Rogers girls basketball is being outscored by an average of almost 48 points per night in league play this season.

If those two schools, along with Shadle Park, get the option to play down due to the socioeconomic measure, the GSL will have to consider options on how the league is structured.

“We are having preliminary conversations with the Great Northern League,” Rotchford said, “and there is an interest to pursue the possibility of bringing the GNL 2A schools into the Greater Spokane League and having a 2A/3A/4A league.”

With the new Liberty Lake high school, Ridgeline, slated to open in 2021 and scheduled to support more than 1,600 students, it could start out at 3A/2A but potentially join the 4A ranks.

If Mead drops a classification to 3A, that might require Spokane’s remaining 4A schools to look to the Mid-Columbia Conference to find enough regular-season games in their classification.

Currently, the GSL combines with the MCC for District 8 playoffs for berths to state, while the Great Northern League qualifiers face teams from the Central Washington Athletic Conference in crossover games to determine state seeds.

Depending on how the classifications sort out, the number of state berths from Eastern Washington could dramatically change as well.

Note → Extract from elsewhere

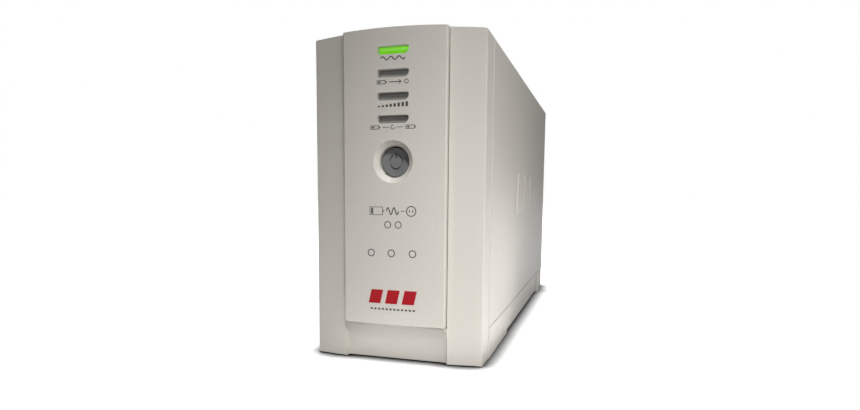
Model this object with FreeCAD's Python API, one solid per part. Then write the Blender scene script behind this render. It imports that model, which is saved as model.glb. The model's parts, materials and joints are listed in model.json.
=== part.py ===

And if the socioeconomic measure passes, the CWAC could face plenty of change in its own right with as many as six teams playing down, potentially affecting the number of 2A teams in the eastern half of the state and glutting the 1A or 2B level.

The WIAA wants to ensure a level playing field, but right now there are more questions than answers. Once thing is for certain: Changes are coming and some traditional rivalries or alignments could change or end – some for better, some maybe for worse.

“My hope,” Rotchford said, “is that we will become better able to solve issues of competitive inequity and place schools in leagues and classifications where they legitimately have a chance to be competitive and successful. This is just the start.”